PHYS 351. PIPELINE FOR BUSINESS MAJORS (3 credit hours)
This course is designed to facilitate communication between workers in finance and accounting with those in engineering.  The course examines the processes, techniques, equipment, and facilities used to transport liquids such as refined products, crude oil, natural gas, and natural gas liquids through cross-country pipelines.  Topics include the importance of the pipeline infrastructure; planning, designing, constructing, operating, and maintaining pipelines; safety issues; regulatory requirements; and the challenges for the future.  This class meets for two class hours.  PHYS 111:  Energy and the Environment.

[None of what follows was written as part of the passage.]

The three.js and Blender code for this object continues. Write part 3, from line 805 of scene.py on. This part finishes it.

PHYS 370. ADVANCED LABORATORY (2 credit hours)
Scientific concepts relevant to photographic processes including direct positive, color and high contrast are explored and formulated into usable information. Experience is then provided in micro photographic applications. Prerequisite: PHYS 170 or permission of the instructor.

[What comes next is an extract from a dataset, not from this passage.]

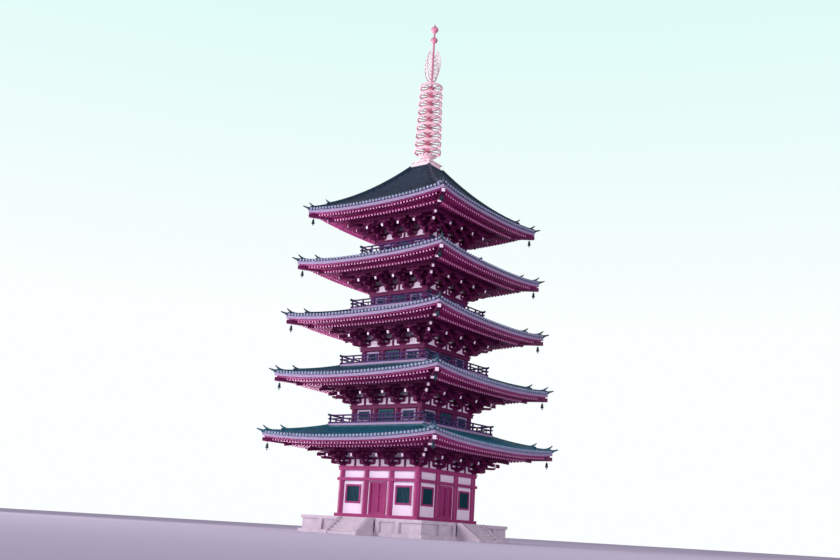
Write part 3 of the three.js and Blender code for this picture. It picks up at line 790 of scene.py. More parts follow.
def rails(s):
    """Sill and head rails that clasp the posts, and the plates on top of them. The ground storey
    has one rail more, over its doors."""
    door_low, door_high = openings(s)[0]
    sill_out = 0.32 if s.k else 0.38
    parts = [
        band(s.body + sill_out, s.body - 0.2, s.floor + 0.001, door_low - 0.02),
        band(s.body + 0.28, s.body - 0.2, s.wall_top - 0.34, s.wall_top - 0.1),
        band(s.body + 0.34, s.body - 0.26, s.wall_top - 0.1, s.wall_top),
    ]
    if s.k == 0:
        parts.append(band(s.body + 0.34, s.body - 0.1, door_high + 0.06, door_high + 0.3))
    return join(*parts)


def wall_panels(s):
    """The filled part of each bay round its opening: below, above and beside it."""
    (door_low, door_high), (window_low, window_high) = openings(s)
    y0, y1 = -s.body - 0.05, -s.body + 0.2
    top = s.wall_top - 0.2
    parts = []
    door = (0, door_low, door_high, DOOR_SHARE)
    windows = [(side * s.bay, window_low, window_high, WINDOW_SHARE) for side in (-1, 1)]
    for centre, low, high, share in [door, *windows]:
        half, open_half = s.bay / 2, share * s.bay / 2
        fields = [(-half, half, s.floor + 0.01, low), (-half, half, high, top)]
        fields += [(-half, -open_half, low, high), (open_half, half, low, high)]
        parts += [box(centre + x0, centre + x1, y0, y1, z0, z1) for x0, x1, z0, z1 in fields]
    return four_sides(join(*parts))


# %% Windows and doors
LATTICE_GAP = 0.13
WINDOW_FRAME = 0.15
DOOR_FRAME = 0.08
LEAF_FRAME = 0.09
FRAME_HALF = 0.07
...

PHYS 399. SPECIAL PROBLEMS IN PHYSICS  (1–3 credit hours)
Independent work on a special problem with any member of the physics faculty. Prerequisite: Permission of instructor and of Dean of the College

PHYS 410. ADVANCED LABORATORY (2 credit hours)
Basic experimental techniques are developed and expanded through the performance and evaluation of several laboratory experiments drawn from optics, electricity and magnetism, and atomic and nuclear physics. Prerequisite: MATH 206 or the permission of the instructor.

PHYS 499. SPECIAL PROBLEMS IN PHYSICS (1–3 credit hours)
Independent work on a special problem with any member of the physics faculty. Prerequisite: Permission of the instructor and Dean of the College.